Start of Data

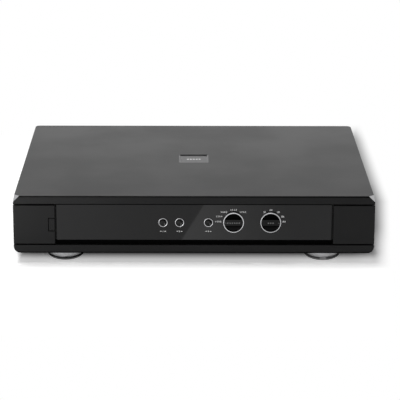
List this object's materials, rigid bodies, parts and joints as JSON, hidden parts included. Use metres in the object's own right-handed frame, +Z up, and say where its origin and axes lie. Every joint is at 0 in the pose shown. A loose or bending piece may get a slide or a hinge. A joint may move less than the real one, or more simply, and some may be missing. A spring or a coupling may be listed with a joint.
{
  "type": "phono preamp",
  "caption": "Low wide black metal phono preamp on round feet, with a gloss control panel, round push buttons, two stepped rotary knobs and a recessed top badge.",
  "frame": {"origin": "on the surface the feet rest on, below the middle of the whole object", "axes": "+Z up, front faces -Y, +X to the right of someone facing the front"},
  "size_m": [0.43, 0.361, 0.0824],
  "materials": {
    "black_case": "fine satin black anodised plate",
    "black_steel": "matt black painted sheet steel",
    "gloss_panel": "polished black acrylic with pale printing",
    "gloss_cap": "polished black moulding",
    "bright_trim": "bright turned metal",
    "badge_metal": "grey satin plate",
    "foot_metal": "pale satin turned metal",
    "foot_rubber": "smooth black rubber",
    "screw_steel": "blackened steel",
    "switch_plastic": "dark moulding",
    "steel_shaft": "turned steel",
    "circuit_board": "green lacquered laminate",
    "gold_contact": "gold plated brass",
    "socket_plastic": "white insulating moulding",
    "connector_black": "black moulding",
    "nickel": "nickel plate",
    "film_case": "red moulded case",
    "relay_case": "pale moulded case",
    "chip_case": "black moulded package",
    "capacitor_sleeve": "dark blue shrink sleeve",
    "sink_aluminium": "black anodised extrusion",
    "winding_tape": "lacquered copper winding under clear tape",
    "zinc_steel": "zinc plated steel",
    "fuse_glass": "clear tube",
    "lead_sleeve": "flexible insulation",
    "ribbon_sleeve": "grey flat cable"
  },
  "bodies": {
    "case": {"top_cover": "black_case", "top_badge": "badge_metal", "base_tray": "black_case", "side_rail_left": "black_case", "side_rail_right": "black_case", "end_block_left": "black_case", "end_block_right": "black_case", "front_subpanel": "black_steel", "front_panel": "gloss_panel", "rear_panel": "black_steel", "shield_plate": "zinc_steel", "case_screws": "screw_steel", "front_feet": "foot_metal", "rear_feet": "foot_metal", "foot_rings": "foot_rubber", "foot_screws": "screw_steel", "power_switch": "switch_plastic", "button_bezels": "bright_trim", "push_switches": "switch_plastic", "capacitance_switch": "zinc_steel", "load_switch": "zinc_steel", "control_board": "circuit_board", "phono_sockets": "gold_contact", "socket_insulators": "socket_plastic", "socket_nuts": "nickel", "balanced_sockets": "connector_black", "signal_contacts": "gold_contact", "ground_post": "nickel", "mains_inlet": "connector_black", "inlet_pins": "nickel", "main_board": "circuit_board", "supply_board": "circuit_board", "board_standoffs": "nickel", "op_amps": "chip_case", "relays": "relay_case", "signal_capacitors": "film_case", "smoothing_capacitors": "capacitor_sleeve", "heat_sink": "sink_aluminium", "regulators": "chip_case", "transformer": "winding_tape", "transformer_pad": "foot_rubber", "transformer_washer": "zinc_steel", "transformer_bolt": "zinc_steel", "mains_leads": "lead_sleeve", "ribbon_cable": "ribbon_sleeve"},
    "power_button": {"power_button": "black_case", "power_plunger": "switch_plastic"},
    "mono_button": {"mono_button": "gloss_cap"},
    "mute_button": {"mute_button": "gloss_cap"},
    "gain_button": {"gain_button": "gloss_cap"},
    "capacitance_knob": {"capacitance_knob": "gloss_cap", "capacitance_knob_ring": "bright_trim", "capacitance_shaft": "steel_shaft"},
    "load_knob": {"load_knob": "gloss_cap", "load_knob_ring": "bright_trim", "load_shaft": "steel_shaft"},
    "fuse_drawer": {"fuse_drawer": "connector_black", "fuse": "fuse_glass"},
    "ground_washer": {"ground_washer": "nickel"},
    "ground_nut": {"ground_nut": "nickel"}
  },
  "joints": [
    {"name": "power_button_press", "type": "slide", "parent": "case", "child": "power_button", "axis": [0, 1, 0], "range_m": [0, 0.003], "stiffness_N_per_m": 400},
    {"name": "mono_button_press", "type": "slide", "parent": "case", "child": "mono_button", "axis": [0, 1, 0], "range_m": [0, 0.0015], "stiffness_N_per_m": 400},
    {"name": "mute_button_press", "type": "slide", "parent": "case", "child": "mute_button", "axis": [0, 1, 0], "range_m": [0, 0.0015], "stiffness_N_per_m": 400},
    {"name": "gain_button_press", "type": "slide", "parent": "case", "child": "gain_button", "axis": [0, 1, 0], "range_m": [0, 0.0015], "stiffness_N_per_m": 400},
    {"name": "capacitance_knob_turn", "type": "hinge", "parent": "case", "child": "capacitance_knob", "pos_m": [0.04685, -0.1785, 0.0502], "axis": [0, 1, 0], "range_deg": [0, 120]},
    {"name": "load_knob_turn", "type": "hinge", "parent": "case", "child": "load_knob", "pos_m": [0.0911, -0.1785, 0.0502], "axis": [0, 1, 0], "range_deg": [-120, 0]},
    {"name": "fuse_drawer_pull", "type": "slide", "parent": "case", "child": "fuse_drawer", "axis": [0, 1, 0], "range_m": [0, 0.016]},
    {"name": "ground_washer_slide", "type": "slide", "parent": "case", "child": "ground_washer", "axis": [0, 1, 0], "range_m": [0, 0.002]},
    {"name": "ground_nut_turn", "type": "hinge", "parent": "ground_washer", "child": "ground_nut", "pos_m": [0.148, 0.1675, 0.0469], "axis": [0, 1, 0], "range_deg": [0, 725]}
  ],
  "couplings": [
    {"joint": "ground_nut_turn", "follows": "ground_washer_slide", "rad_per_m": 6283.2}
  ]
}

End of Data

**Instruction**:
Return the listing above in its exact form.

**Output for this exercise**:
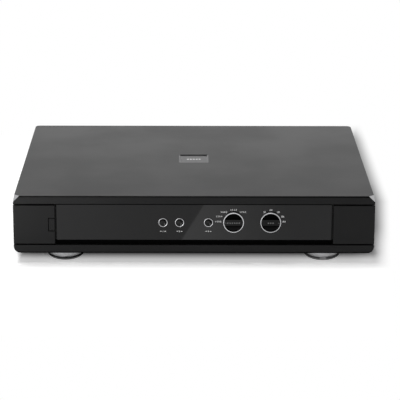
List this object's materials, rigid bodies, parts and joints as JSON, hidden parts included. Use metres in the object's own right-handed frame, +Z up, and say where its origin and axes lie. Every joint is at 0 in the pose shown. A loose or bending piece may get a slide or a hinge. A joint may move less than the real one, or more simply, and some may be missing. A spring or a coupling may be listed with a joint.
{
  "type": "phono preamp",
  "caption": "Low wide black metal phono preamp on round feet, with a gloss control panel, round push buttons, two stepped rotary knobs and a recessed top badge.",
  "frame": {"origin": "on the surface the feet rest on, below the middle of the whole object", "axes": "+Z up, front faces -Y, +X to the right of someone facing the front"},
  "size_m": [0.43, 0.361, 0.0824],
  "materials": {
    "black_case": "fine satin black anodised plate",
    "black_steel": "matt black painted sheet steel",
    "gloss_panel": "polished black acrylic with pale printing",
    "gloss_cap": "polished black moulding",
    "bright_trim": "bright turned metal",
    "badge_metal": "grey satin plate",
    "foot_metal": "pale satin turned metal",
    "foot_rubber": "smooth black rubber",
    "screw_steel": "blackened steel",
    "switch_plastic": "dark moulding",
    "steel_shaft": "turned steel",
    "circuit_board": "green lacquered laminate",
    "gold_contact": "gold plated brass",
    "socket_plastic": "white insulating moulding",
    "connector_black": "black moulding",
    "nickel": "nickel plate",
    "film_case": "red moulded case",
    "relay_case": "pale moulded case",
    "chip_case": "black moulded package",
    "capacitor_sleeve": "dark blue shrink sleeve",
    "sink_aluminium": "black anodised extrusion",
    "winding_tape": "lacquered copper winding under clear tape",
    "zinc_steel": "zinc plated steel",
    "fuse_glass": "clear tube",
    "lead_sleeve": "flexible insulation",
    "ribbon_sleeve": "grey flat cable"
  },
  "bodies": {
    "case": {"top_cover": "black_case", "top_badge": "badge_metal", "base_tray": "black_case", "side_rail_left": "black_case", "side_rail_right": "black_case", "end_block_left": "black_case", "end_block_right": "black_case", "front_subpanel": "black_steel", "front_panel": "gloss_panel", "rear_panel": "black_steel", "shield_plate": "zinc_steel", "case_screws": "screw_steel", "front_feet": "foot_metal", "rear_feet": "foot_metal", "foot_rings": "foot_rubber", "foot_screws": "screw_steel", "power_switch": "switch_plastic", "button_bezels": "bright_trim", "push_switches": "switch_plastic", "capacitance_switch": "zinc_steel", "load_switch": "zinc_steel", "control_board": "circuit_board", "phono_sockets": "gold_contact", "socket_insulators": "socket_plastic", "socket_nuts": "nickel", "balanced_sockets": "connector_black", "signal_contacts": "gold_contact", "ground_post": "nickel", "mains_inlet": "connector_black", "inlet_pins": "nickel", "main_board": "circuit_board", "supply_board": "circuit_board", "board_standoffs": "nickel", "op_amps": "chip_case", "relays": "relay_case", "signal_capacitors": "film_case", "smoothing_capacitors": "capacitor_sleeve", "heat_sink": "sink_aluminium", "regulators": "chip_case", "transformer": "winding_tape", "transformer_pad": "foot_rubber", "transformer_washer": "zinc_steel", "transformer_bolt": "zinc_steel", "mains_leads": "lead_sleeve", "ribbon_cable": "ribbon_sleeve"},
    "power_button": {"power_button": "black_case", "power_plunger": "switch_plastic"},
    "mono_button": {"mono_button": "gloss_cap"},
    "mute_button": {"mute_button": "gloss_cap"},
    "gain_button": {"gain_button": "gloss_cap"},
    "capacitance_knob": {"capacitance_knob": "gloss_cap", "capacitance_knob_ring": "bright_trim", "capacitance_shaft": "steel_shaft"},
    "load_knob": {"load_knob": "gloss_cap", "load_knob_ring": "bright_trim", "load_shaft": "steel_shaft"},
    "fuse_drawer": {"fuse_drawer": "connector_black", "fuse": "fuse_glass"},
    "ground_washer": {"ground_washer": "nickel"},
    "ground_nut": {"ground_nut": "nickel"}
  },
  "joints": [
    {"name": "power_button_press", "type": "slide", "parent": "case", "child": "power_button", "axis": [0, 1, 0], "range_m": [0, 0.003], "stiffness_N_per_m": 400},
    {"name": "mono_button_press", "type": "slide", "parent": "case", "child": "mono_button", "axis": [0, 1, 0], "range_m": [0, 0.0015], "stiffness_N_per_m": 400},
    {"name": "mute_button_press", "type": "slide", "parent": "case", "child": "mute_button", "axis": [0, 1, 0], "range_m": [0, 0.0015], "stiffness_N_per_m": 400},
    {"name": "gain_button_press", "type": "slide", "parent": "case", "child": "gain_button", "axis": [0, 1, 0], "range_m": [0, 0.0015], "stiffness_N_per_m": 400},
    {"name": "capacitance_knob_turn", "type": "hinge", "parent": "case", "child": "capacitance_knob", "pos_m": [0.04685, -0.1785, 0.0502], "axis": [0, 1, 0], "range_deg": [0, 120]},
    {"name": "load_knob_turn", "type": "hinge", "parent": "case", "child": "load_knob", "pos_m": [0.0911, -0.1785, 0.0502], "axis": [0, 1, 0], "range_deg": [-120, 0]},
    {"name": "fuse_drawer_pull", "type": "slide", "parent": "case", "child": "fuse_drawer", "axis": [0, 1, 0], "range_m": [0, 0.016]},
    {"name": "ground_washer_slide", "type": "slide", "parent": "case", "child": "ground_washer", "axis": [0, 1, 0], "range_m": [0, 0.002]},
    {"name": "ground_nut_turn", "type": "hinge", "parent": "ground_washer", "child": "ground_nut", "pos_m": [0.148, 0.1675, 0.0469], "axis": [0, 1, 0], "range_deg": [0, 725]}
  ],
  "couplings": [
    {"joint": "ground_nut_turn", "follows": "ground_washer_slide", "rad_per_m": 6283.2}
  ]
}